Repeat all of the data precisely.

DATA SEGMENT:
==================================================
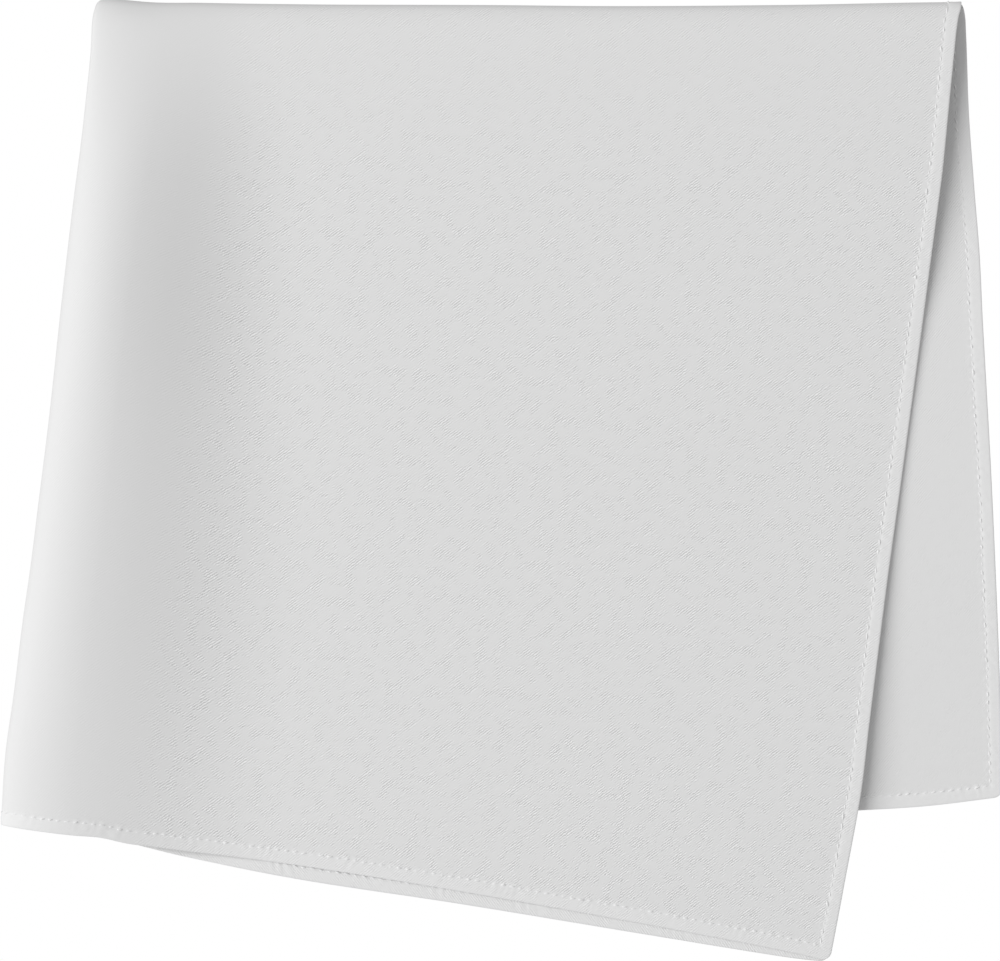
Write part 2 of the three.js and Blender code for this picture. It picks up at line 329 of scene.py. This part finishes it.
def loop_places(loop):
    """How far round a loop each vertex is, in quarter turns from corner to corner."""
    corner_across = np.abs(loop[:, 0]).max()
    low, high = loop[:, 1].min(), loop[:, 1].max()
    across = (loop[:, 0] + corner_across) / (2 * corner_across)
    along = (loop[:, 1] - low) / (high - low)
    side = np.select(
        [
            (loop[:, 1] == low) & (across < 1),
            (loop[:, 0] == loop[:, 0].max()) & (along < 1),
            (loop[:, 1] == high) & (across > 0),
        ],
        [across, 1 + along, 3 - across],
        4 - along,
    )
    return np.append(side, 4.0)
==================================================
WRITTEN RESPONSE:
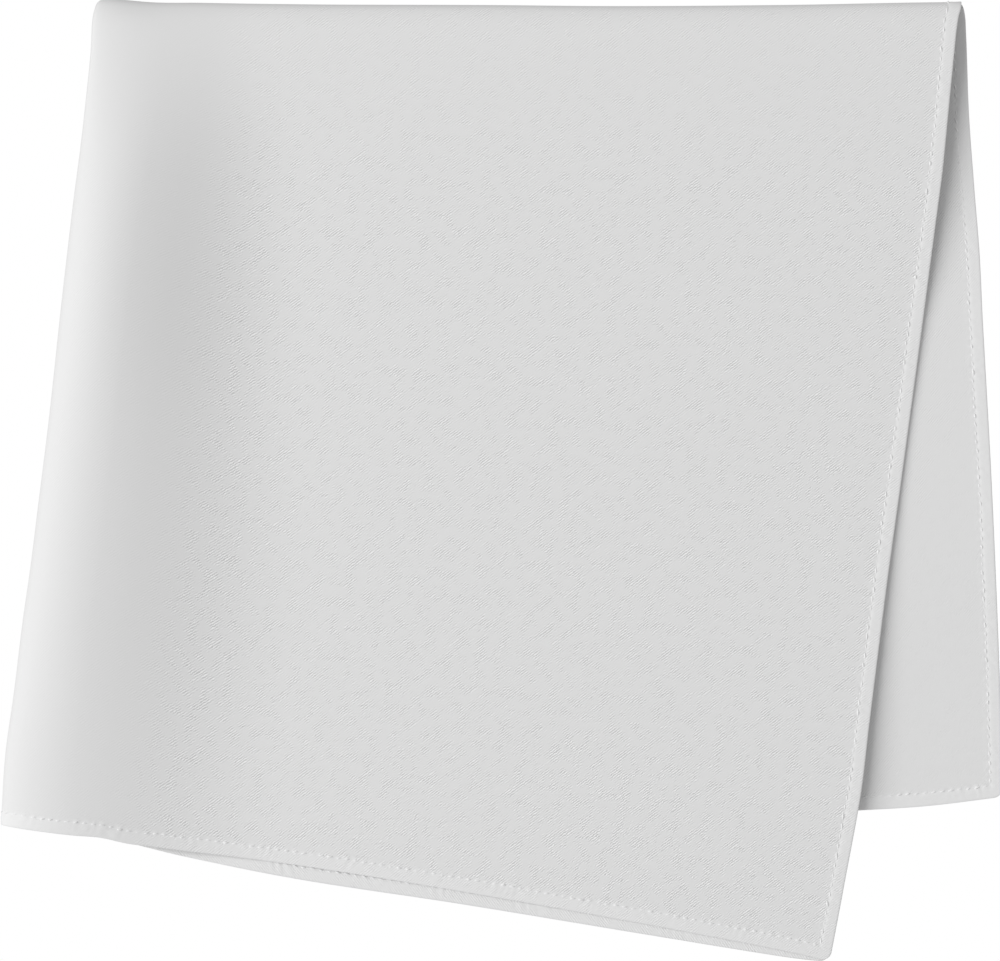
Write part 2 of the three.js and Blender code for this picture. It picks up at line 329 of scene.py. This part finishes it.
def loop_places(loop):
    """How far round a loop each vertex is, in quarter turns from corner to corner."""
    corner_across = np.abs(loop[:, 0]).max()
    low, high = loop[:, 1].min(), loop[:, 1].max()
    across = (loop[:, 0] + corner_across) / (2 * corner_across)
    along = (loop[:, 1] - low) / (high - low)
    side = np.select(
        [
            (loop[:, 1] == low) & (across < 1),
            (loop[:, 0] == loop[:, 0].max()) & (along < 1),
            (loop[:, 1] == high) & (across > 0),
        ],
        [across, 1 + along, 3 - across],
        4 - along,
    )
    return np.append(side, 4.0)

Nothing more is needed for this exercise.